**TASK INPUT**.
________________________

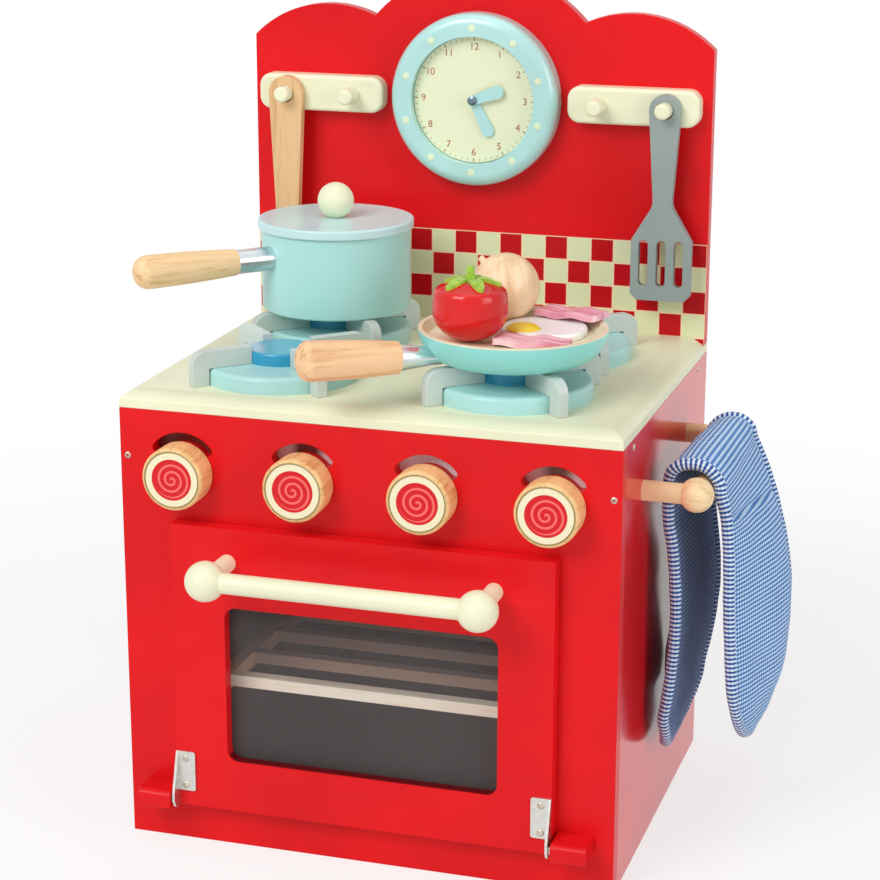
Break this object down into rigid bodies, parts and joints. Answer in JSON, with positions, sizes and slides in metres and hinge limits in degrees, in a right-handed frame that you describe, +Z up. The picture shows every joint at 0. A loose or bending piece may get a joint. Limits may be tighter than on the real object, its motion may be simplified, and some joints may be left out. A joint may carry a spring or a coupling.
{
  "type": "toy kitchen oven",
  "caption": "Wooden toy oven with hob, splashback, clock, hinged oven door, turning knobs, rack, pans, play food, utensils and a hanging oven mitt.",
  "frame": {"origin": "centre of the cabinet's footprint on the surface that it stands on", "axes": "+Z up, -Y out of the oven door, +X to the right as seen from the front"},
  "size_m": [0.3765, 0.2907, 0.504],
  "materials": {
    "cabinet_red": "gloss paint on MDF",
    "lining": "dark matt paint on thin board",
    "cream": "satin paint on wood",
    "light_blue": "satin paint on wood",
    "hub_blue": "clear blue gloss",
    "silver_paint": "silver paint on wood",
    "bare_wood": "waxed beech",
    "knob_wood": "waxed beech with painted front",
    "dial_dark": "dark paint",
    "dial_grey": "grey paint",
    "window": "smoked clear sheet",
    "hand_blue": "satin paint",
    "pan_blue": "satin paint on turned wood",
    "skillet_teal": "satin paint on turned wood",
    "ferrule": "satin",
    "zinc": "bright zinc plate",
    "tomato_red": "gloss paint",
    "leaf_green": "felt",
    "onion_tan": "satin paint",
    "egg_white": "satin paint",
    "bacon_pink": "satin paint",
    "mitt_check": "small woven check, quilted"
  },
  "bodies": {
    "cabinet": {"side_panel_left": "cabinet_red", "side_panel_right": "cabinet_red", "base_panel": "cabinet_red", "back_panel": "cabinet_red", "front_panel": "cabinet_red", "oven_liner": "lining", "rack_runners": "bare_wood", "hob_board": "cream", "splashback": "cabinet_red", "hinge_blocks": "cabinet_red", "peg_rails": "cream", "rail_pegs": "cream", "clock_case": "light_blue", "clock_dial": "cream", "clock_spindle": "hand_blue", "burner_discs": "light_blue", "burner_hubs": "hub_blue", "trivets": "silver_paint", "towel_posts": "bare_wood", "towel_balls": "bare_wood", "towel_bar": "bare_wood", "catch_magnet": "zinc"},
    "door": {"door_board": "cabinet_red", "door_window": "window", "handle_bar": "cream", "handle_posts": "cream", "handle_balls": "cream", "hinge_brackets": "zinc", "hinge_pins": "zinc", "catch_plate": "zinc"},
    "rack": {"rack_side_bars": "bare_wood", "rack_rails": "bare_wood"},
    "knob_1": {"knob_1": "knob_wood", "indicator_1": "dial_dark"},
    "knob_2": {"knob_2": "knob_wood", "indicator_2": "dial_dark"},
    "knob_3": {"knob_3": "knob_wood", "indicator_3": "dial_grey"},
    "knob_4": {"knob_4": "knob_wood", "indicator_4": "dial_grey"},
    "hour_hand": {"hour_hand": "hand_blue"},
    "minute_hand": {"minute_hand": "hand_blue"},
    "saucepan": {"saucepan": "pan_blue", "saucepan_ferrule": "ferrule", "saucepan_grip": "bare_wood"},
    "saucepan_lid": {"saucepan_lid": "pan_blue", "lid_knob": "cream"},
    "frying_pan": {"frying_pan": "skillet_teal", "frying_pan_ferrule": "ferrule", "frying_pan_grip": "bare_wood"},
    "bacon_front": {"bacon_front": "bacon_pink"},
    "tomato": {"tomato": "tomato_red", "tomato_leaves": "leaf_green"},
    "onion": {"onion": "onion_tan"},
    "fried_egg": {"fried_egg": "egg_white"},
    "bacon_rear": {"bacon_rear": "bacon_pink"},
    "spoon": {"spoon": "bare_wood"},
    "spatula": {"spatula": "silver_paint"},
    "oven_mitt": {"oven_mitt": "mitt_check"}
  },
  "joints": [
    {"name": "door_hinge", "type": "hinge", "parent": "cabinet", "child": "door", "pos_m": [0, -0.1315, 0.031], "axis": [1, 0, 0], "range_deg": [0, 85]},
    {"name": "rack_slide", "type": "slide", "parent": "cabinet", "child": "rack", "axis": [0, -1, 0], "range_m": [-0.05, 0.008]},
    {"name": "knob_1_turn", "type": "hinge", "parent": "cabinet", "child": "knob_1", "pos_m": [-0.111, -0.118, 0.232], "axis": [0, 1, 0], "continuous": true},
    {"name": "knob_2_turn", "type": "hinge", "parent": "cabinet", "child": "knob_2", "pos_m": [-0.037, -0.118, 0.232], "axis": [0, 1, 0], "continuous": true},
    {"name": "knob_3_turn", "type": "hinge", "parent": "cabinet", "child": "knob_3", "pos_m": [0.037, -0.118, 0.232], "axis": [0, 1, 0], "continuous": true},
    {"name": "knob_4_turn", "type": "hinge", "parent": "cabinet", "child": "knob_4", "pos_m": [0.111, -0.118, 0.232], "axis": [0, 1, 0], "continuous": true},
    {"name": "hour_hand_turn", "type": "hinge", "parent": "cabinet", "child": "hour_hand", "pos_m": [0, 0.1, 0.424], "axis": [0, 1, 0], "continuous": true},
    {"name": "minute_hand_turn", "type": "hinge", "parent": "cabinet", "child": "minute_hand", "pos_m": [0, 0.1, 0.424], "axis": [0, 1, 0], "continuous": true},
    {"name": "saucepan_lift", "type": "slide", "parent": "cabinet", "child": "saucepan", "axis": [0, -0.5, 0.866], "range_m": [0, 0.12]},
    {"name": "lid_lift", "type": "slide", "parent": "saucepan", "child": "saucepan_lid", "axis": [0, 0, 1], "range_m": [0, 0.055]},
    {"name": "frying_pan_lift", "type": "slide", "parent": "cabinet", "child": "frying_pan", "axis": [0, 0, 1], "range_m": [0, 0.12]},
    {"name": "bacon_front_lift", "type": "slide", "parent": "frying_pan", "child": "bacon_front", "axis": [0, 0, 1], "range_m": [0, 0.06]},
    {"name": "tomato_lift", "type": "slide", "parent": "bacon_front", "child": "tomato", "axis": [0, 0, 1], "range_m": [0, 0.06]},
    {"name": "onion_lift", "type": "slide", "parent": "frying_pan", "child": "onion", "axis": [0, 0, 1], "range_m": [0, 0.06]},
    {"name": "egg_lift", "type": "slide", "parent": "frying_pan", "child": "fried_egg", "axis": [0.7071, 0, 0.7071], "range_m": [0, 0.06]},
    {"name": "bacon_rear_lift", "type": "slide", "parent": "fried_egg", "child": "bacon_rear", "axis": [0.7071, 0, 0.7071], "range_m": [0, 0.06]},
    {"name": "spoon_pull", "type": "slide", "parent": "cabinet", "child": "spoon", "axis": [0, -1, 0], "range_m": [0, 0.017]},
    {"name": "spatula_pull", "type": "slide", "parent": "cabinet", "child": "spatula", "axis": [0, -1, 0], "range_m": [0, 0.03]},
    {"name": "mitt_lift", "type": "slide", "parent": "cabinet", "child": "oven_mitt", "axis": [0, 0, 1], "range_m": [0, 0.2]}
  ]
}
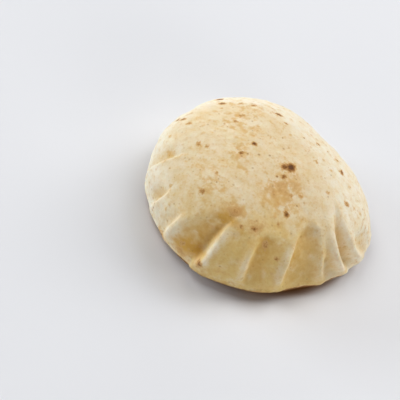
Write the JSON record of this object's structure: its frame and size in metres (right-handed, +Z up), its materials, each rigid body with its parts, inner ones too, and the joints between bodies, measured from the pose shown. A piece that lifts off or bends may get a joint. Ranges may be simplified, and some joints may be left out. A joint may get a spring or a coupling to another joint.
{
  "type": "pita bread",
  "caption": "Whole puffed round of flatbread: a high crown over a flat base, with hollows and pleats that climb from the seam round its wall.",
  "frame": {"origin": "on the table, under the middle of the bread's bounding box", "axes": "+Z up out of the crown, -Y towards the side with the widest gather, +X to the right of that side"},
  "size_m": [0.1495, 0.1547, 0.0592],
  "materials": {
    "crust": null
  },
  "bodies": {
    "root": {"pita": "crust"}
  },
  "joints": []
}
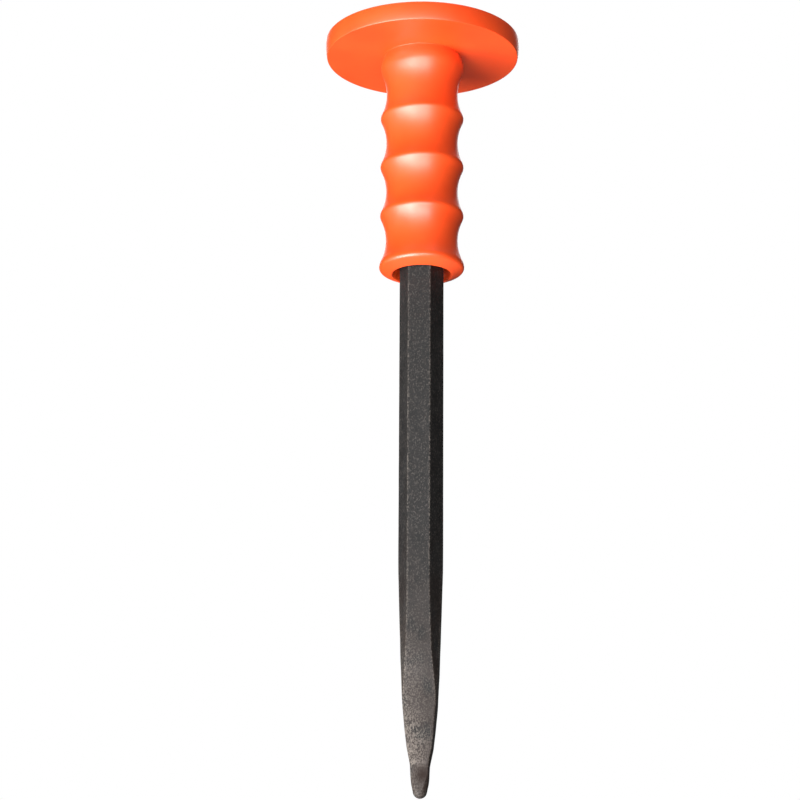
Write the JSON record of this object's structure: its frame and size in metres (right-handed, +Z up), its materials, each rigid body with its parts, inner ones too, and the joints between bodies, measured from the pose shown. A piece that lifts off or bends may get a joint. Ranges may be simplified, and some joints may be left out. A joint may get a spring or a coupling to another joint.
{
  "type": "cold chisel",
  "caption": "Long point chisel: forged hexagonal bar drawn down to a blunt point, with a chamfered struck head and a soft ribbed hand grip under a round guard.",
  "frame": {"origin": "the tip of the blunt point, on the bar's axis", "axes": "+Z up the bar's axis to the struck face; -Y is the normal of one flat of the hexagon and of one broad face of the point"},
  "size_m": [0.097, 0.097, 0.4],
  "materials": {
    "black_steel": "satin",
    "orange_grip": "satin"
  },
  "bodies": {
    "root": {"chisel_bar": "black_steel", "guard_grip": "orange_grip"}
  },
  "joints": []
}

________________________

**WHAT THE EXERCISE ASKS**. Report only how many lines in the listing contain the string "frame".

**ANSWER TO THE PROBLEM**. 6